A secured card works this way: you pay a lump sum of cash upfront either to your bank or the card company itself, usually from $200 to $2,500. The card company will then grant your credit for up to 150 percent of the amount of your deposit. If you pony up $500, you will be granted a $750 credit line. If you put up $1,000, you will get $1,500 in credit, and so on.

Your deposit money will earn a very nice 4 to 5 percent interest while it is held as collateral by your bank or the card company. The deposit money acts like a buffer for the lender. In the event you default on your card debt, the lender gets to keep your money. They may still incur a net loss, but the risk is far less.

Additionally, the interest you gain on your deposit will offset the interest on your monthly balance if you have one. If you get a secured card with an 18 percent interest rate, you can feel good about the fact that your pre-payment is earning 5 percent.

Which card companies offer secured credit card plans?

The following:

(At the time of writing, these details are correct.

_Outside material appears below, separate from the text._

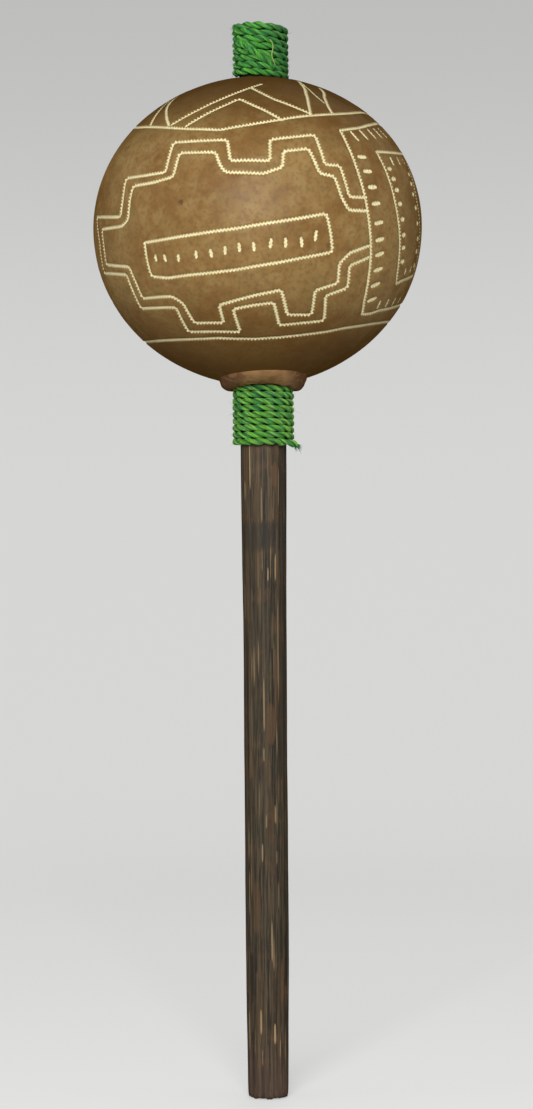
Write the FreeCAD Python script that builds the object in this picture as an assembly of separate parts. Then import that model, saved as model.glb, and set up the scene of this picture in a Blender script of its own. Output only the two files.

If they change by any chance, you’ll have to look up the institutions in the Yellow Pages, or simply do a search online.)

CitiBank — Minimum deposit is $300, which earns 4%.

Call: 800-933-2484

Federal Savings Bank — Minimum deposit is $250, which earn 2.5%.

Call 800-285-9090

Orchard Bank — Minimum deposit is $400, which pays 4%

Call 800-873-7307

Key Federal — Minimum deposit is $300, which earns from 4% to 5%.

Call 800-228-2230

Signet Bank — Minimum deposit is $200, which earns 5%.

Call 800-333-7116.

Using a secured credit card can also help repair your credit rating if you use it responsibly over a number of years.

Even if you do not have bad credit, a secured credit card is recommended for anyone who wants the safety and convenience of a credit card. Secured cards are a safe, responsible way to control your spending, and you actually earn money though interest on your deposit while you enjoy the use of your card.